Neat Stuff
Today, 12/29/17 I read through the Jan/Feb 18 Discover, I found a number of things to write about, so that’s what I’m going to do here.
Messy We Are
We start on page10 of the issue where the word is that human evolution was not what you’d call tidy. On page 11 are two stories, both of which deal with what some might call miscegenation, and what other would call bestiality.
In the first apparently a primitive modern human woman mated with a Neanderthal man. They apparently had at least one daughter, and she had daughters of her own. This all daring back to around 220,000 years ago.
In the other story we have a look at a pair of human skulls. Said skulls have mixture of Neanderthal, modern human, and other hominins. The story refers to an unknown human species, but I’m thinkig H. erectus myself.
You get right down to it we are randy gits, ready to fornicate with any one who so much as resembles our species. To sum it up, it appears that both sides of the “out of Africa” and “regional origin” parties are right.
It was found where?
On page 12 is a story about the discovery of mastodon remains. The story says near San Diego, but as I recall it was more in San Diego around 16th and Market.
And with the bones were, apparently, a set of stones used to pound on the mastodon’s bones. There are those who have concluded that this was done by human hunters. As you might expect there are those who don’t like this idea.
What they apparently overlook is the fact that 130,000 years ago Beringia was dry land, and that such animals as the Neanderthals and Denisovans were very much cold adapted.
For we like to think we know, and get a little upset when anyone tries telling us we could be wrong.
Close Relationships
We go on to page 18 where I learned that the 7 terrestrial worlds of the Trappist 1 system appear to be in rather tight orbits. At least when we saw them.
Now they may still be in that arrangement, but I suspect that things have changed in the Trappist system, and most likely to a fair degree.
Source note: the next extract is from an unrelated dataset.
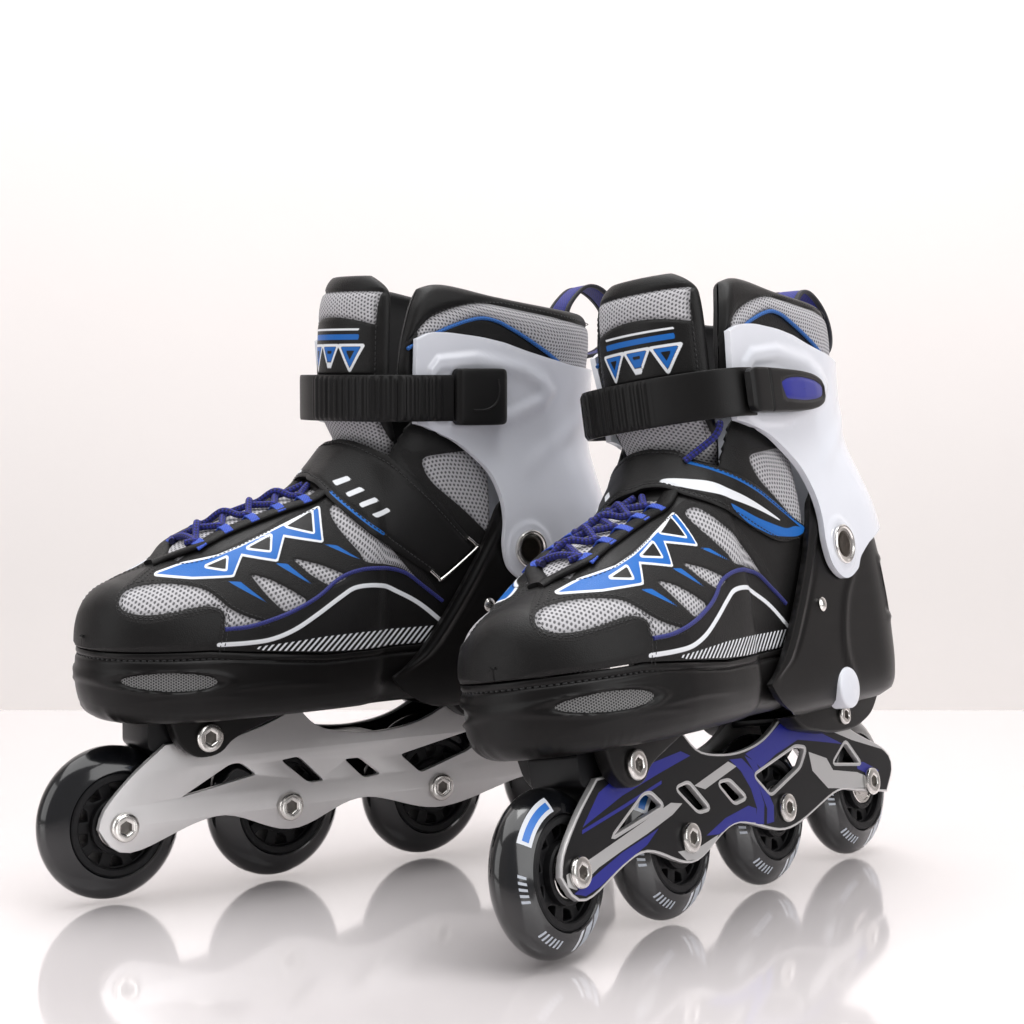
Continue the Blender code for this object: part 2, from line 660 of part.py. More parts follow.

I suspect that were we to find ourselves in theT1 system we’re far more likely to see double planets, planets with giant moons, and maybe even an asteroid belt or two.
Estrangement
On page 52 is a story about the possibility Earth’s equator could become uninhabitable. This is not a new idea really, there was a time when some Europeans were convinced that the equator was much to hot for white men. But what if sometime in the future the equatorial climate gets just too toasty for human habitation. So the populations in the Northern and Southern Hemisphere are genetically isolated and evolution has its ways with us. Picture a time when a southerner expedition comes north for the first time in thousands of years, and the two species can’t stand the sight of each other.
So that’s my post. There are more stores in the latest issue of Discovery, go ahead and have a look.